Written request – Repeat the whole listing exactly as written.

Given data –

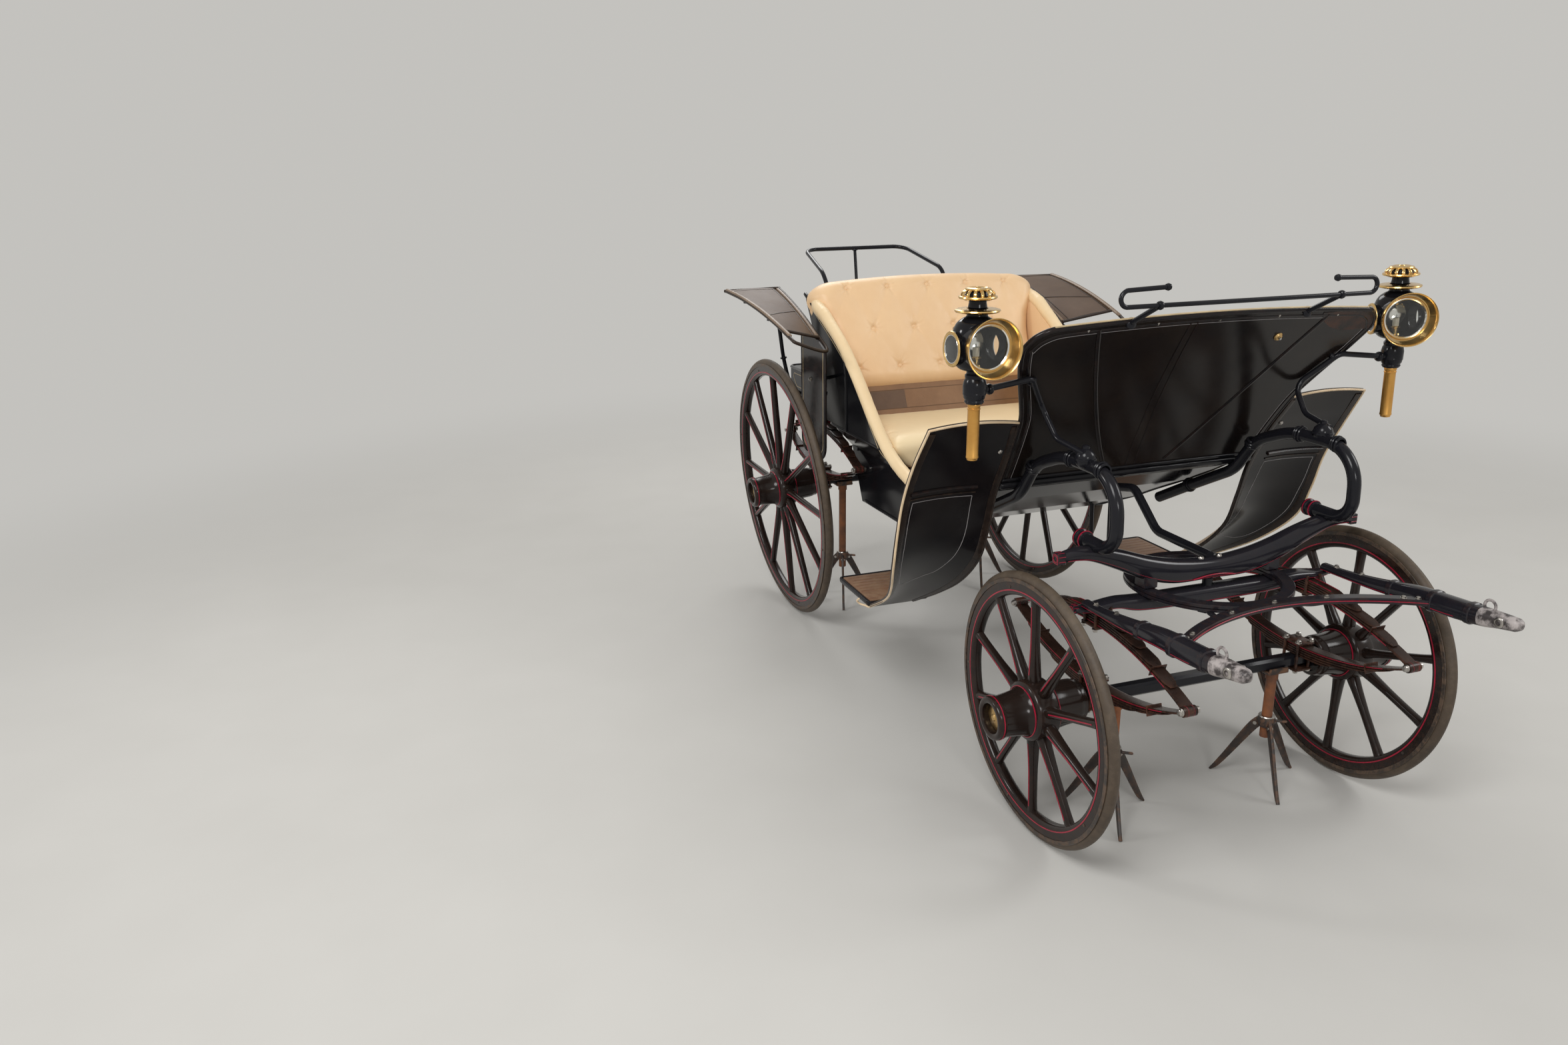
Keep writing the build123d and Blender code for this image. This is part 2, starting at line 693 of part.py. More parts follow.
# Bolster stations from the middle out: x, centre z, half depth, half height
BOLSTER_STATIONS = [
    (0, BOLSTER_TOP_Z - 24, BEAM_DEPTH / 2, 24),
    (TURNTABLE_R - 10, BOLSTER_TOP_Z - 22, BEAM_DEPTH / 2, 22),
    (FRONT_SPRING_X - SPRING_WIDTH / 2 - 32, SPRING_TOP_Z + 14, 27, 14),
    (FRONT_SPRING_X + SPRING_WIDTH / 2 + 18, SPRING_TOP_Z + 9, 22, 9),
    (FRONT_SPRING_X + SPRING_WIDTH / 2 + 57, SPRING_TOP_Z + 12, 13, 8),
]


def lower_bolster():
    """Lower beam and ring of the turntable, its ends resting on the springs."""
    top = BOLSTER_TOP_Z
    beam = carved_beam(BOLSTER_STATIONS, FRONT_AXLE_Y)
    plate = Pos(0, FRONT_AXLE_Y, top) * ring(TURNTABLE_R, TURNTABLE_WIDTH, TURNTABLE_THICK - TURNTABLE_GAP)
    hole = bar((0, FRONT_AXLE_Y, top - 80), (0, FRONT_AXLE_Y, top + 20), KINGPIN_R + JOURNAL_PLAY)
    return beam + plate - hole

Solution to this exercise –
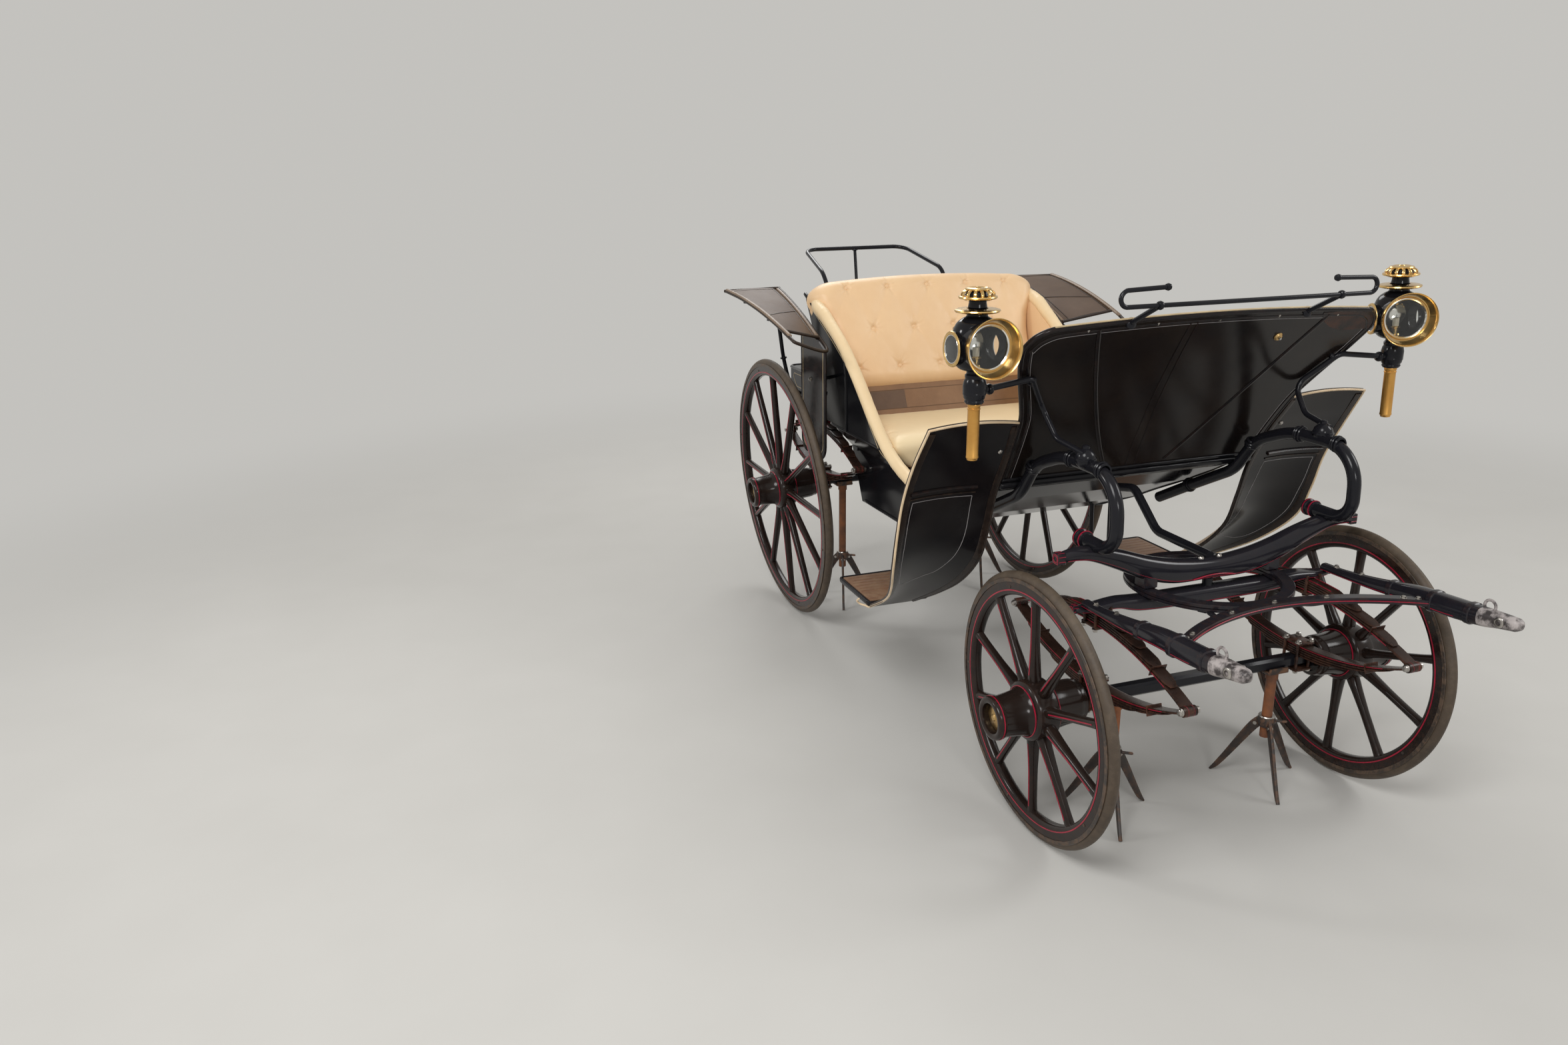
Keep writing the build123d and Blender code for this image. This is part 2, starting at line 693 of part.py. More parts follow.
# Bolster stations from the middle out: x, centre z, half depth, half height
BOLSTER_STATIONS = [
    (0, BOLSTER_TOP_Z - 24, BEAM_DEPTH / 2, 24),
    (TURNTABLE_R - 10, BOLSTER_TOP_Z - 22, BEAM_DEPTH / 2, 22),
    (FRONT_SPRING_X - SPRING_WIDTH / 2 - 32, SPRING_TOP_Z + 14, 27, 14),
    (FRONT_SPRING_X + SPRING_WIDTH / 2 + 18, SPRING_TOP_Z + 9, 22, 9),
    (FRONT_SPRING_X + SPRING_WIDTH / 2 + 57, SPRING_TOP_Z + 12, 13, 8),
]


def lower_bolster():
    """Lower beam and ring of the turntable, its ends resting on the springs."""
    top = BOLSTER_TOP_Z
    beam = carved_beam(BOLSTER_STATIONS, FRONT_AXLE_Y)
    plate = Pos(0, FRONT_AXLE_Y, top) * ring(TURNTABLE_R, TURNTABLE_WIDTH, TURNTABLE_THICK - TURNTABLE_GAP)
    hole = bar((0, FRONT_AXLE_Y, top - 80), (0, FRONT_AXLE_Y, top + 20), KINGPIN_R + JOURNAL_PLAY)
    return beam + plate - hole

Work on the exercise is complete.